For seven years, Nashy has been the best part about coming home. Like a good wife, she actually greets me at the door now each evening when I come in. After I open the door, she quickly turns around and walks away. I usually say something like, “Oh the place looks nice. Did you clean?” Nashy responds as she always does, like the perfect “Straight-guy,” never laughing at my jokes.
Her Face
She is such a beautiful little cat. Everyone who sees her seems to agree. So often in our life together, it is just Nashy and me. She has adapted to my lifestyle which she seems to love, reminding me gently it is not so bad to be alone. She usually responds to others as though they were intruders, and if a neighbor, child, or veterinarian should approach, she clutches my neck like a little monkey. Her arms stretch out, and she clings to me, teaching me I am the safest place in the world for her. I am someone who will always protect, always nurture, always keep her from harm. Perhaps I am an extension of her, not just the person she lives with. I am her calling in life, serendipitously placed beside her. She knows she is meant to be with me. For whatever reason, God in His omniscience has given her to me. She never questions any of this, as I do, and it somehow makes her more serene.
Her face is so beautiful. Her colors are indescribable, not brown really, more like dark grey, with splashes of tan.

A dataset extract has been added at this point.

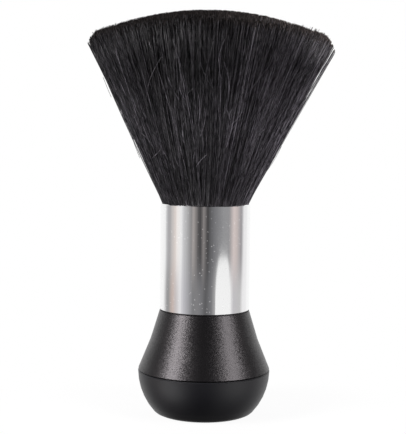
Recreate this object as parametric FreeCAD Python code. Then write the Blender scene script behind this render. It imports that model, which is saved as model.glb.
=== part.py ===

She has splotches of white on her face, in no particular designated arrangement. The pure white extends to her tummy, her legs, and the tips of her front paws. The stripe of white fur above her nose resembles an arrow which I have decided points upward toward God. Her eyes are dark, surrounded in gold, circled in a permanent black eye-liner all around, as if applied by a creative make-up artist from another universe. Her golden cheeks appear a little puffy with a short protruding mouth, and sweet little nose, concluding in a very cute kitty cat visage, unplanned by the wearer of this everyday ensemble. Once a lady at the pet store where I took Nashy felt the same inclination as I often have, and gently tapped her on her sweet pink little nose as she pulled away, not understanding the implications of the gesture.